We didn’t get time to run a full benchmark suite with TBM 3.0 enabled, and will most likely follow up to see where in our tests it can make the most difference.
Market
The pricing will be prohibitive to most. Many enthusiasts who have played in the HEDT space for a number of years are used to the $999/$1049 price point for the most expensive processor, even when the number of cores has increased. However, this time Intel has decided to increase the top chip's cost by almost 70%. This has complications as to what product is best for prosumers looking to upgrade.
For $1721, if a user wants to invest in the i7-6950X but does not want the overclocking, they can invest in either the 14-core E5-2680 v4 for $1745 giving 40% more cores at a lower power with a slight decrease in frequency, or get double the cores in a 2P system and using the E5-2640 v4 processor: a 10-core 2.4 GHz/3.4 GHz part, running at 90W, for $939. Two of these runs a $1878, which is slightly more but having double the cores available might be the more important thing here. However because these CPUs are not often found at retail, it means that users may have to approach a system builder/integrator in order to source them.

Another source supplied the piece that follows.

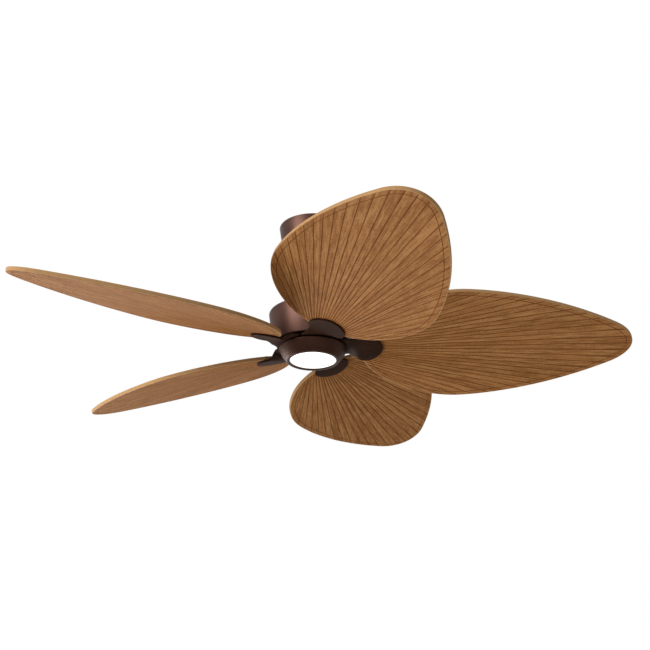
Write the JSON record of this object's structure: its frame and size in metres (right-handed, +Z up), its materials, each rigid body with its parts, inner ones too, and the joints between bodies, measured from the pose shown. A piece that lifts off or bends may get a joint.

One would assume that Intel is interested in retaining the long term HEDT hold-outs still on Nehalem, Westmere and Sandy Bridge-E processors. These prices (and the overclocking performance) might make these users feel that they should hold on another generation, or invest in Haswell-E. That being said, the low-end Broadwell-E pricing is higher than that of the low-end Haswell-E, which will extend the pricing gap between the mainstream and the high-end desktop platform.